* **THE EXERCISE**
Starting at the line containing "points = [vertex.co", please quote every line up to and including the line containing "if empty is", exactly, and nothing beyond.

* **RECORDS SUPPLIED**

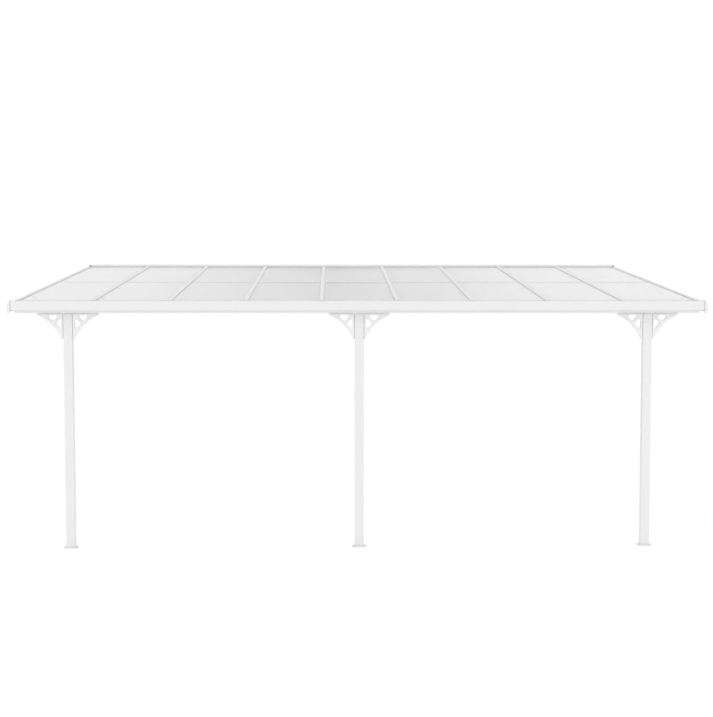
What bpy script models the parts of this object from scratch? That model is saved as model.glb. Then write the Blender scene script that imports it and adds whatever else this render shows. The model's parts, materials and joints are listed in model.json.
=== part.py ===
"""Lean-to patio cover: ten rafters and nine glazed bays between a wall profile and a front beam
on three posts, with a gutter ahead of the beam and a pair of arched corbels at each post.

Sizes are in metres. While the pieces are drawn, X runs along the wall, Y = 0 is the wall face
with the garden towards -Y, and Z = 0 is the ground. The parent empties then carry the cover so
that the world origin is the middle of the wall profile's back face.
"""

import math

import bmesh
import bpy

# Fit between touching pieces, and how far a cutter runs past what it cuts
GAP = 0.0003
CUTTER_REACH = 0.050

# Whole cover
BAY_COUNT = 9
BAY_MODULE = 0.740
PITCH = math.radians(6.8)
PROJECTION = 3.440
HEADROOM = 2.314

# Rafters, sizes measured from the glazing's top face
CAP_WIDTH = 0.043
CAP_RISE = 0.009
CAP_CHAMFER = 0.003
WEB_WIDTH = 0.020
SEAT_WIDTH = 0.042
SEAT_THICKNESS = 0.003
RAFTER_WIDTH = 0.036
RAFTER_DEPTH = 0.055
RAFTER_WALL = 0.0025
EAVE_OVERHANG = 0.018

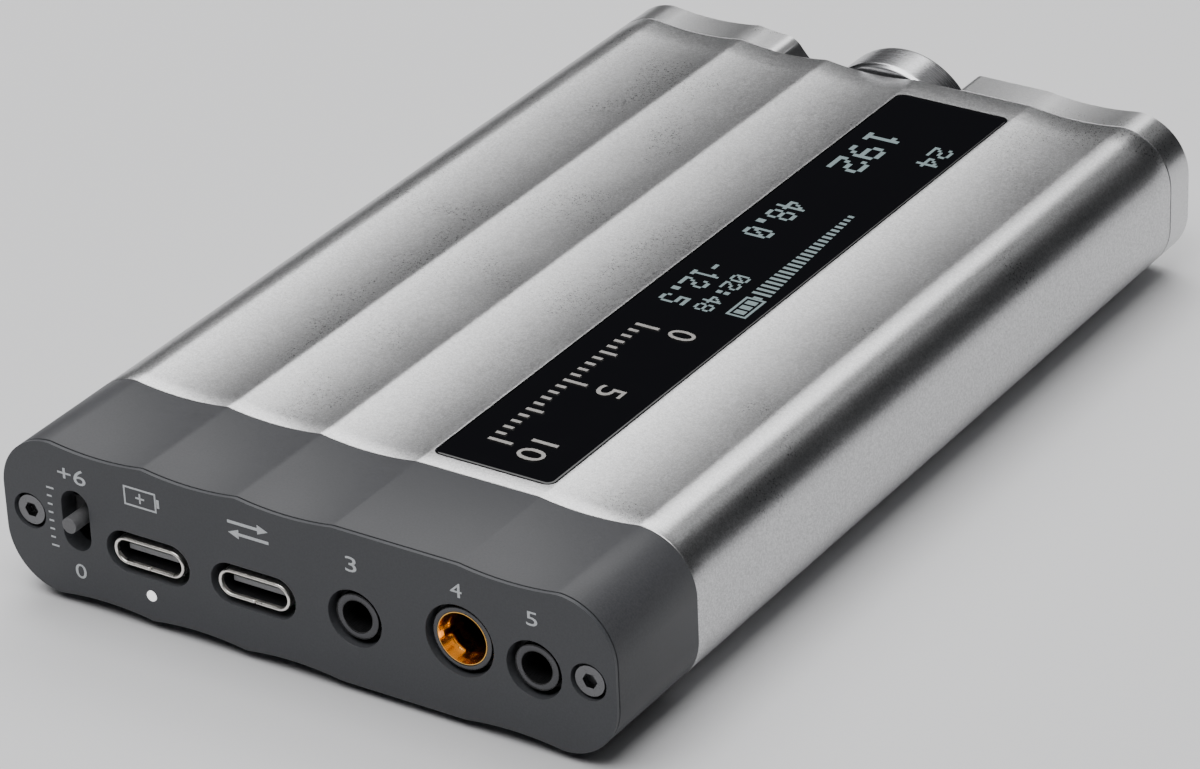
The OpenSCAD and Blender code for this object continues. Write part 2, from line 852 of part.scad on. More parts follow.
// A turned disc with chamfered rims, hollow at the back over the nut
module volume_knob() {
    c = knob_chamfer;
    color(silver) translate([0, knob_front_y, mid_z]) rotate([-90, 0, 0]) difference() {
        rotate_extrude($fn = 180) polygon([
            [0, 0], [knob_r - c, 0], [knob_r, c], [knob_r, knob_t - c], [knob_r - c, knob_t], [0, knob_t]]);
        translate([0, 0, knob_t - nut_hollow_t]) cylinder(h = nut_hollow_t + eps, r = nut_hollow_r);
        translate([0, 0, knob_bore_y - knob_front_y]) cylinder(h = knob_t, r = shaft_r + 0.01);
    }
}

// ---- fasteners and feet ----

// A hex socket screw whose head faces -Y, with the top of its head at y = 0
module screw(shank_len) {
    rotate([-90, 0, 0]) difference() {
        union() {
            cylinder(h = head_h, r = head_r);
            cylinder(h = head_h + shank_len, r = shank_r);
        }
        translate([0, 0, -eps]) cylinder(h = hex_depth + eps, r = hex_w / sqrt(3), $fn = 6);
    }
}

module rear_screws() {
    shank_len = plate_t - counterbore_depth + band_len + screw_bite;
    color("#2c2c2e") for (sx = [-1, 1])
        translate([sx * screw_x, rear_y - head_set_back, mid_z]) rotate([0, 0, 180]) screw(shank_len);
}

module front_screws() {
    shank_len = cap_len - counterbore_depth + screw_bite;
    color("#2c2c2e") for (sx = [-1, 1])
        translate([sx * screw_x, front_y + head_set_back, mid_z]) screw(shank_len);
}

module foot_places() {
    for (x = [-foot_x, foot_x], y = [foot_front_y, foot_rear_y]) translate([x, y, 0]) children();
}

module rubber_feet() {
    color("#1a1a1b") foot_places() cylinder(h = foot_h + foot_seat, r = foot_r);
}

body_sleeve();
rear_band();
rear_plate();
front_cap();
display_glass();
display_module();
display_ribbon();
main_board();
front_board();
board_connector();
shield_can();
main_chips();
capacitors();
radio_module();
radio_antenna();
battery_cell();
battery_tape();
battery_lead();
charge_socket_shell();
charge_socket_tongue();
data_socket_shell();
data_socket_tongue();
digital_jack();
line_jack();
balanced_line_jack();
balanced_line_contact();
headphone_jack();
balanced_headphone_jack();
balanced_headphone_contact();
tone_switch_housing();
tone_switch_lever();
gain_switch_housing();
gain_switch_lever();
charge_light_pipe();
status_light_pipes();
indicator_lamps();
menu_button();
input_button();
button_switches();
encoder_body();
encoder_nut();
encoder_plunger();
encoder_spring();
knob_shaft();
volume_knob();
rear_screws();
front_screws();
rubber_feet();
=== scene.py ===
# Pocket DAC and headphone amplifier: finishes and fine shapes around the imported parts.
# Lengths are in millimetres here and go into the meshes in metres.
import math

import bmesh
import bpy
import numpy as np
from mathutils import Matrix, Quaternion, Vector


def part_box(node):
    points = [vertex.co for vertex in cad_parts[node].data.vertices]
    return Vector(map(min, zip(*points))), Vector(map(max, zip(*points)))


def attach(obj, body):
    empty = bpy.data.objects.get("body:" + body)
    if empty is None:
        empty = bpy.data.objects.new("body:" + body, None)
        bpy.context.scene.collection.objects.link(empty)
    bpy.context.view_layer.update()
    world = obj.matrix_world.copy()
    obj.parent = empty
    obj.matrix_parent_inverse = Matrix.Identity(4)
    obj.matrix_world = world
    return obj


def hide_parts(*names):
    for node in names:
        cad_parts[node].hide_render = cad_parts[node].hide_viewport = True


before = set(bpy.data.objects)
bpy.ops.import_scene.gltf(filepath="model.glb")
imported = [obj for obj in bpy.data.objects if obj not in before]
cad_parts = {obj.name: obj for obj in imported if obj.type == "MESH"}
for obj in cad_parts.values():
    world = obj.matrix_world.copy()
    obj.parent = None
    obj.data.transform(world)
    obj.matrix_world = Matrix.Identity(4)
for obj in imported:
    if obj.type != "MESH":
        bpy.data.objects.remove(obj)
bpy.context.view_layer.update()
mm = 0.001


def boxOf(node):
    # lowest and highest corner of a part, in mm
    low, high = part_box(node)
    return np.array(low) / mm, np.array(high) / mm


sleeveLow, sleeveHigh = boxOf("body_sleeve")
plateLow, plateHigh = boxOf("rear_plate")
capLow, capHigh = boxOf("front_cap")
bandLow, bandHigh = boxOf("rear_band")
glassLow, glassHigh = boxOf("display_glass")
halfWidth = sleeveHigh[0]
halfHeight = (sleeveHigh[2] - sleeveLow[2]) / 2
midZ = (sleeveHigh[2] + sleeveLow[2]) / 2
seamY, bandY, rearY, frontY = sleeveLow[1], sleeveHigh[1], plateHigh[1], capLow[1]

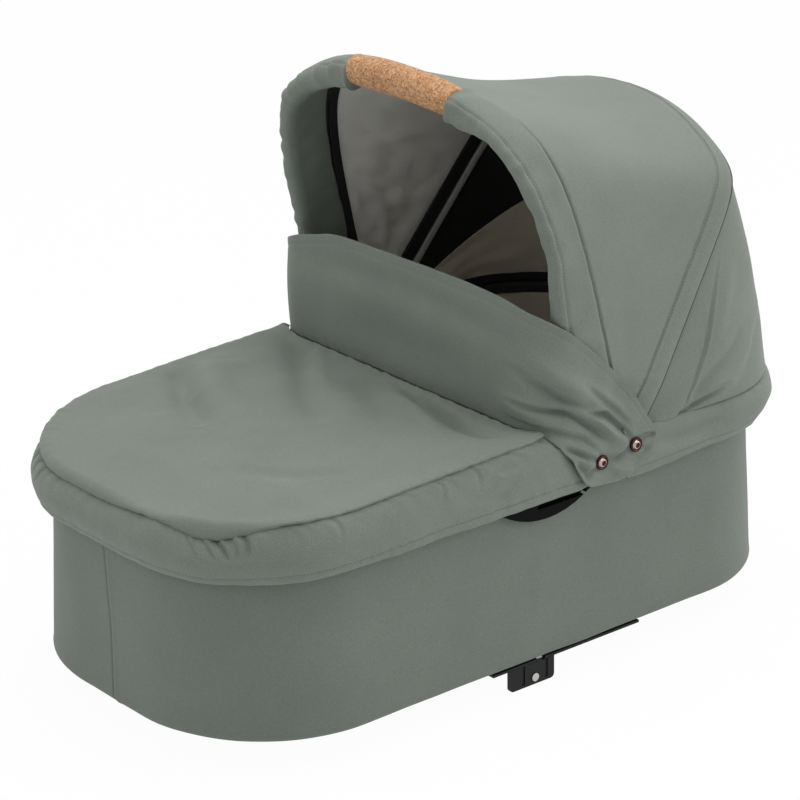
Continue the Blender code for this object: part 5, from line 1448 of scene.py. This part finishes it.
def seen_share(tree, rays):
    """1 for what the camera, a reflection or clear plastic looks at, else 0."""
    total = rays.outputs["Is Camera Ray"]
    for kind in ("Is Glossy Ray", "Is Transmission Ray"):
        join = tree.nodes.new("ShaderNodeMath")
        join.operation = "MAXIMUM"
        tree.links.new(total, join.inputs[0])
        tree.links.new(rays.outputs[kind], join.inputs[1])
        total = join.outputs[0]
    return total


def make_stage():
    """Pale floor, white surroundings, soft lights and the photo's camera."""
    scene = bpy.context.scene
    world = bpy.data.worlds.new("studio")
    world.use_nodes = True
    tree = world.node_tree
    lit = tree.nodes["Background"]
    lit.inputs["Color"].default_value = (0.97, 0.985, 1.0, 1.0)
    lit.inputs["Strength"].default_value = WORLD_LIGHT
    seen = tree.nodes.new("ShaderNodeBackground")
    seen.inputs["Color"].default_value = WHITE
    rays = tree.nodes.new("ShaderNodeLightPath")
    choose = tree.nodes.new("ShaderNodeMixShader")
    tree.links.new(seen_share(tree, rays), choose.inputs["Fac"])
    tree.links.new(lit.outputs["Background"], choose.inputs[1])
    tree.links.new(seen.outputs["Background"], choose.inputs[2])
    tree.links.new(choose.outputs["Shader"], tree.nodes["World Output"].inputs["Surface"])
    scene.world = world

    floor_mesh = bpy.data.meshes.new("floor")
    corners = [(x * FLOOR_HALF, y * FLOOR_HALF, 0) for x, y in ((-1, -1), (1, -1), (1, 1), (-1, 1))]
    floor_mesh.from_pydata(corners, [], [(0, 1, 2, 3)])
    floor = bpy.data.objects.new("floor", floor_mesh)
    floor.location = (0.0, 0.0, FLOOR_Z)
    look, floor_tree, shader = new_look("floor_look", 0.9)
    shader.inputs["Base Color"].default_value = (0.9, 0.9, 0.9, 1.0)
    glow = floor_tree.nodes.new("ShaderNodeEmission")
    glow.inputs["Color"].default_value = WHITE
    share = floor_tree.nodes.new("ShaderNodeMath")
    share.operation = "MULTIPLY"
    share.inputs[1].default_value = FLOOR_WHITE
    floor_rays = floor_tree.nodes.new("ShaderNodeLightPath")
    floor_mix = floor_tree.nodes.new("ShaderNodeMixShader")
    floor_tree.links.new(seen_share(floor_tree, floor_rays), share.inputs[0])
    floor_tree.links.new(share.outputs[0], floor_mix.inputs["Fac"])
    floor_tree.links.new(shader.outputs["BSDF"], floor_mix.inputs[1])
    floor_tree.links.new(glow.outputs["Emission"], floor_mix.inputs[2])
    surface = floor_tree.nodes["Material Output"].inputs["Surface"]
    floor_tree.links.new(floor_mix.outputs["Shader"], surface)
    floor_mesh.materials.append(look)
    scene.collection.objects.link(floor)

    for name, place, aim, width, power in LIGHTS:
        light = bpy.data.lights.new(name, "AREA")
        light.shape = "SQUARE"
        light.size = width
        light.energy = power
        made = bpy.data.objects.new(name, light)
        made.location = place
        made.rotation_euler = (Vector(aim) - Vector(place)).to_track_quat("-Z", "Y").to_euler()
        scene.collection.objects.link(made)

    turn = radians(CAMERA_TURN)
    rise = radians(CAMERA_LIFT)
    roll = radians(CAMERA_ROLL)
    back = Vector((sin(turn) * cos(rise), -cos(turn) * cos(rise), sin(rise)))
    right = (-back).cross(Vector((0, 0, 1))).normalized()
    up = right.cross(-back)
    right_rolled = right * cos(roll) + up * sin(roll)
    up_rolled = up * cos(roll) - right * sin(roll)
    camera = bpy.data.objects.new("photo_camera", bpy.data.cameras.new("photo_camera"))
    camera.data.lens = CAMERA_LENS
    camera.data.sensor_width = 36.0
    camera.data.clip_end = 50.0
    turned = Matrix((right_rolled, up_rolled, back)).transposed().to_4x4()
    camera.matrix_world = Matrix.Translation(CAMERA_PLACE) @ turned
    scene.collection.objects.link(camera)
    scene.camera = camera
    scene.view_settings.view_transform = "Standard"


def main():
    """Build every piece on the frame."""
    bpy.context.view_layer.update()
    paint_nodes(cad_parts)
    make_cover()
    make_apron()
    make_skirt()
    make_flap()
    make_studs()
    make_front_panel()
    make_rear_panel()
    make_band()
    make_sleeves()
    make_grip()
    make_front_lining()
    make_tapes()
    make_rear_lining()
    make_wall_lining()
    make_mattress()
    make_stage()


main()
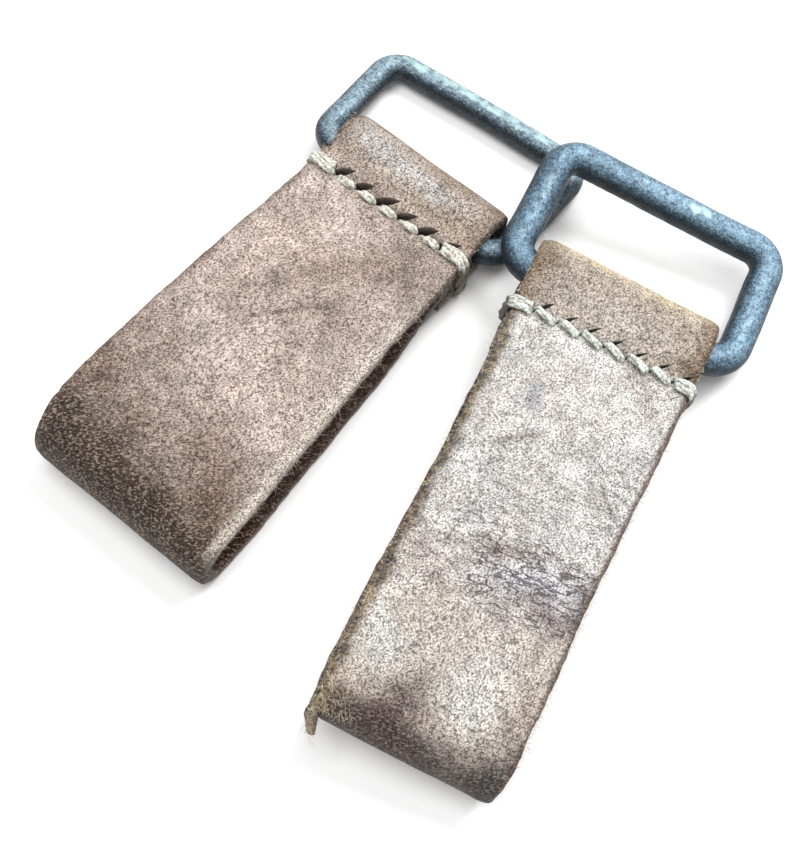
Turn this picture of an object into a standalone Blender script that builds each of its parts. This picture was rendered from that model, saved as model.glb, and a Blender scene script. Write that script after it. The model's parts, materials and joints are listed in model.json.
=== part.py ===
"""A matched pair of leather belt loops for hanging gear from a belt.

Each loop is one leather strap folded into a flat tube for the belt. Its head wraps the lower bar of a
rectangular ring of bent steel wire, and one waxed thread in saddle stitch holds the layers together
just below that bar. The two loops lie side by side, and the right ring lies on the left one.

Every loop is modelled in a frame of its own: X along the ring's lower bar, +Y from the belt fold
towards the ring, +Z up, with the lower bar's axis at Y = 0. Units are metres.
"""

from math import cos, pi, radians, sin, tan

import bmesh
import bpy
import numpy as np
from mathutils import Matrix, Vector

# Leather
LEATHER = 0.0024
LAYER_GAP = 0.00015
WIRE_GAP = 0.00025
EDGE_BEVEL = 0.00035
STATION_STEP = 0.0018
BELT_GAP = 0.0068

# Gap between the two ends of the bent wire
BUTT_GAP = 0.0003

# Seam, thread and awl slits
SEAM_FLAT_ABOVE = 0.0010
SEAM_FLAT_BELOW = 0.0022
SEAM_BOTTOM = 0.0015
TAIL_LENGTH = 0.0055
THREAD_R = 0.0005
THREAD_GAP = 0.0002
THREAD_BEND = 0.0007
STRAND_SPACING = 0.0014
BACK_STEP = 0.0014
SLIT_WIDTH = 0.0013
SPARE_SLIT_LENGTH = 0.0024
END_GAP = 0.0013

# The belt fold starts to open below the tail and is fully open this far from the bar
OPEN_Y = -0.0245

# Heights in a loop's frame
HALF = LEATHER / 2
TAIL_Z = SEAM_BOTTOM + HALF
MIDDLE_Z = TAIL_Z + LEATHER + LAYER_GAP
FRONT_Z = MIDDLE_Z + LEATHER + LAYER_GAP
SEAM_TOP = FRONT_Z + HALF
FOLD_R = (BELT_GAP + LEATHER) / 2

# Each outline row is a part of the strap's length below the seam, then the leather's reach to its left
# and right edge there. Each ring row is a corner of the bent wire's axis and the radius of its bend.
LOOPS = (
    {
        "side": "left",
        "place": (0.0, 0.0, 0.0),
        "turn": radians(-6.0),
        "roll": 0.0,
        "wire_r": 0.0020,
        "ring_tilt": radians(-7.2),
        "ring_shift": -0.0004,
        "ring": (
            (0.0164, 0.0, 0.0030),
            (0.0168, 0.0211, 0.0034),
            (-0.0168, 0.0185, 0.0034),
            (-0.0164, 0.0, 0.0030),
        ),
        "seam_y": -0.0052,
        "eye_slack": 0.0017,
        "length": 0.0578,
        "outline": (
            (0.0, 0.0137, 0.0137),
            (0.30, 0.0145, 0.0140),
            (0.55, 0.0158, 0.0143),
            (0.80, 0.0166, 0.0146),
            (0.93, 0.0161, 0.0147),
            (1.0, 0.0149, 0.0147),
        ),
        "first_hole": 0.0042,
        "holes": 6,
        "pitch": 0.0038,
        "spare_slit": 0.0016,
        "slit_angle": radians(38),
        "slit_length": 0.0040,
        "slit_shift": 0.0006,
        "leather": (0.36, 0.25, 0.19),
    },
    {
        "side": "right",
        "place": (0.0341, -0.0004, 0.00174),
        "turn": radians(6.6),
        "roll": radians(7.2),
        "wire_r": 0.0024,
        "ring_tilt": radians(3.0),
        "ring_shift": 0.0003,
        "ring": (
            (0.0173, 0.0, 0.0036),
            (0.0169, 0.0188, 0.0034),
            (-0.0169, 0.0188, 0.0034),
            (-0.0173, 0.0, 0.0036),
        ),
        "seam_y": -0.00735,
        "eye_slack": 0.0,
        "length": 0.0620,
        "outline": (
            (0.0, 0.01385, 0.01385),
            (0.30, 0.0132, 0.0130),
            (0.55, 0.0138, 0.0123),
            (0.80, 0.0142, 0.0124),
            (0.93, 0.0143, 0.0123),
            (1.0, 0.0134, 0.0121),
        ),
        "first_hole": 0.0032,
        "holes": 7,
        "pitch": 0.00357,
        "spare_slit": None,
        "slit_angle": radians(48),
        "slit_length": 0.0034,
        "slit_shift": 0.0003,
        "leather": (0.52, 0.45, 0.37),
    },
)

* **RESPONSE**
    points = [vertex.co for vertex in cad_parts[node].data.vertices]
    return Vector(map(min, zip(*points))), Vector(map(max, zip(*points)))


def attach(obj, body):
    empty = bpy.data.objects.get("body:" + body)
    if empty is None:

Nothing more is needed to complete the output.